Selon le CEO de Spotify Daniel Ek, la chanteuse Taylor Swift se trompe quand elle accuse le service de streaming de ne pas rémunérer équitablement les artistes. Le patron explique que Spotify a reversé, depuis sa création en 2008, pas moins de deux milliards de dollars de royalties aux labels, aux producteurs et sociétés de collectes de droits d’auteur. Preuve du succès de son entreprise, le premier milliard a été versé entre 2008 et 2013, le deuxième milliard depuis l’année dernière. “Spotify n’est pas l’ennemi, explique Daniel Ek sur son blog. Vous savez pourquoi ? Deux chiffres : zéro et deux milliards. Les sites pirates ne versent pas un penny aux artistes – rien, nada, zéro dollar. Spotify leur a versé deux milliards de dollars.” Dont 6 millions de dollars rien que pour Taylor Swift, avant son retrait de la plateforme, affirme le CEO.

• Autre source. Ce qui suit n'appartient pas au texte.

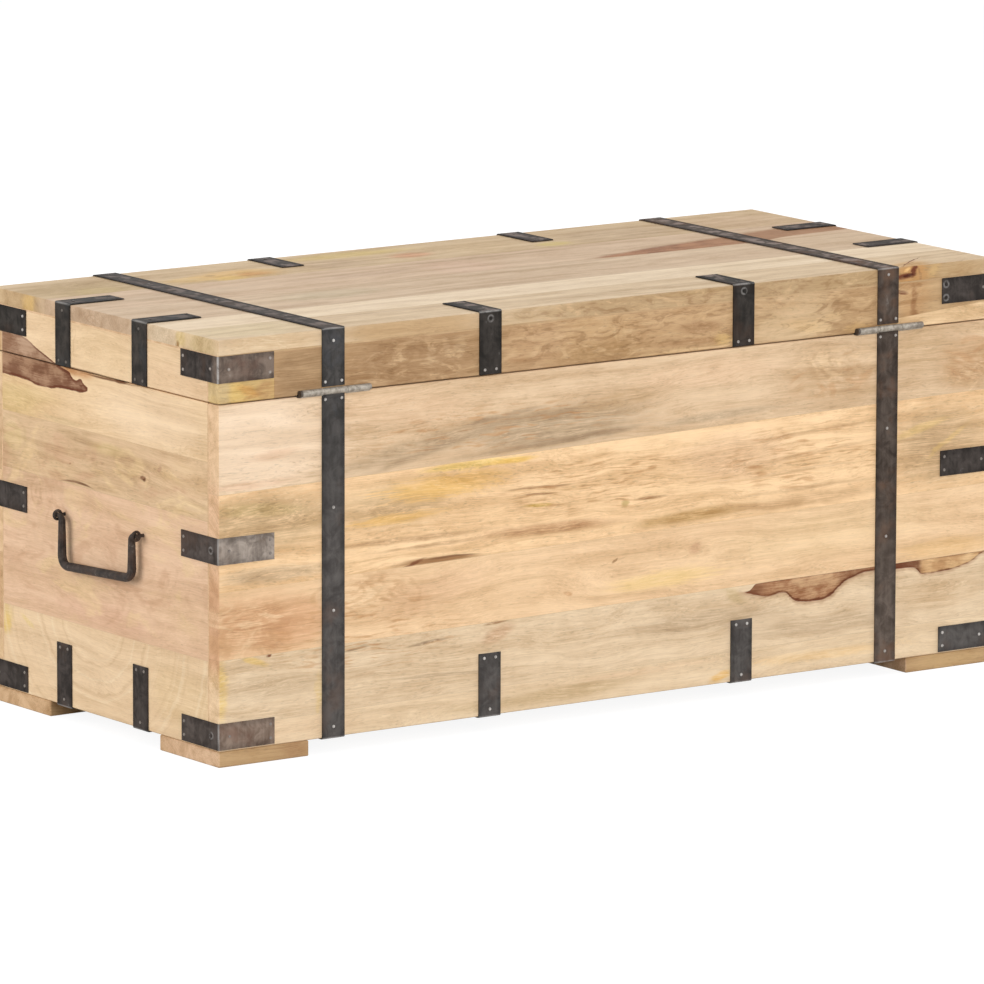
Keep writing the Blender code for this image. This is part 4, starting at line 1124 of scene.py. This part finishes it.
# An iron's two tints, the tint and amount of its stains, how worn its bends and faces are,
# and the tint of its nails
Iron = namedtuple("Iron", "dark light stain stained bends worn nails")
SOOTY = Iron((50, 45, 42), (78, 71, 67), (84, 66, 55), 0.5, 0.5, 0.35, (134, 126, 119))
CHARCOAL = Iron((70, 66, 64), (98, 94, 91), (102, 84, 74), 0.45, 0.5, 0.12, (196, 192, 187))
SLATE = Iron((56, 54, 52), (84, 81, 79), (72, 76, 84), 0.4, 0.6, 0.3, (196, 192, 187))
NEAR_BLACK = Iron((42, 39, 36), (66, 61, 57), (78, 60, 50), 0.4, 0.6, 0.45, (172, 166, 160))
DUSKY = Iron((60, 53, 49), (92, 83, 78), (92, 74, 64), 0.5, 0.5, 0.35, (140, 131, 124))
DIM_BLACK = Iron((46, 43, 40), (72, 66, 61), (56, 62, 64), 0.5, 0.4, 0.2, (104, 97, 91))
BROWNED = Iron((60, 51, 45), (94, 83, 75), (108, 80, 62), 0.6, 0.5, 0.5, (166, 160, 154))
WORN_BROWN = Iron((78, 68, 61), (112, 100, 91), (118, 90, 72), 0.6, 0.5, 0.5, (170, 164, 158))
GREYED = Iron((90, 78, 70), (134, 118, 106), (112, 86, 74), 0.6, 0.9, 0.8, (164, 154, 146))
RUSTED = Iron((108, 90, 78), (152, 134, 120), (124, 94, 80), 0.6, 0.5, 0.6, (170, 158, 148))
GALVANISED = Iron((122, 111, 102), (174, 162, 151), (128, 108, 92), 0.5, 0.2, 0.4, (200, 194, 186))
BARE_STEEL = (186, 182, 178)
TARNISH = (112, 104, 97)


def iron_tint(g, kind, seed):
    """Tint of a blackened strip with mottling, stains and rubbed spots, and its wear and relief."""
    point = g.vector("ADD", g.place(), (seed, seed * 0.7, seed * 1.3))
    blotch = g.noise(point, 4.0, 0.65, 0.6, scale=70.0)
    speck = g.noise(point, 2.0, 0.6, scale=700.0)
    stain = g.noise(point, 3.0, 0.6, scale=26.0)
    drawn = g.noise(g.vector("MULTIPLY", point, (260.0, 260.0, 34.0)), 2.0)
    tint = g.mix(g.ease(blotch + drawn * 0.3, 0.45, 0.85), kind.dark, kind.light)
    tint = g.mix(g.ease(stain, 0.5, 0.68) * kind.stained, tint, kind.stain)
    rubbed = g.ease(blotch + drawn * 0.25 + speck * 0.2 - stain * 0.2, 0.8, 1.0) * kind.worn
    bend = bend_share(g) * g.ease(blotch + speck * 0.3, 0.35, 0.75) * kind.bends
    wear = g.math("MAXIMUM", rubbed * 0.7, bend)
    return g.mix(wear, tint, BARE_STEEL), wear, blotch + speck * 0.35


def edge_share(g, node_name):
    """1 along both edges of a strip and 0 along its middle, by the axis that it lies across."""
    low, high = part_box(node_name)
    across = min(range(len(low)), key=lambda axis: abs(high[axis] - low[axis] - IRON_WIDTH))
    place = g.separate(g.place())[across]
    off = g.math("ABSOLUTE", place - (low[across] + high[across]) / 2)
    return g.ease(off, IRON_WIDTH * 0.2, IRON_WIDTH * 0.5)


# Pale rings round nails, in metres from their middles: where they start and end, with their
# blurred borders, how far they wander, and where the dark head inside them ends
RING_START, RING_END = (0.0018, 0.0027), (0.0043, 0.0035)
RING_WANDER = 0.0016
RING_HEAD_END = (0.003, 0.002)
RING_STRENGTH = 0.33
RUBBED_IRON = (152, 136, 128)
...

Daniel Ek rappelle aussi que son modèle est basé sur le freemium. C’est-à-dire qu’il appâte le chaland avec une offre gratuite (moyennant de la publicité) pour faire migrer le consommateur vers une offre payante. Plus de 12 millions de clients Spotify (sur 50 millions) sont déjà des clients payants, rappelle le CEO. Ils payent 120 dollars (ou euros) par an, “ce qui est trois fois plus que le montant moyen dépensé auparavant par les consommateurs de musique.”

La menace Youtube

Si le business model décrit par le patron de Spotify ne semble pas convaincre Taylor Swift, la chanteuse est manifestement séduite par celui de Youtube, où ses vidéos sont toujours visibles – gratuitement. La filiale de Google a développé un concept relativement proche de celui de Spotify, à la différence près que Youtube diffuse des clips vidéos assortis de pré-rolls, ces petits films publicitaires précédant la diffusion. Le montant reversé par Youtube aux artistes grimpe d’année en année, et a dépassé début 2014 le milliard de dollars. Difficile cependant de connaître l’accord qui existe entre Youtube et les artistes les plus “bankables” comme Taylor Swift, qui comptabilise plusieurs centaines de milliers de vues sur de nombreuses vidéos.

Si le patron de Spotify prend la plume pour contrer les arguments de la chanteuse, c’est aussi parce que Youtube devient une menace de plus en plus sérieuse pour son propre business. La plateforme en ligne, qui totalise plus d’un milliard de visiteurs uniques par mois, vient en effet d’annoncer le lancement d’un service payant… qui ressemble étrangement à celui de Spotify, la vidéo en plus. Alors que la concurrence s’organise, le retrait d’une popstar comme Taylor Swift tombe à un bien mauvais moment pour Spotify.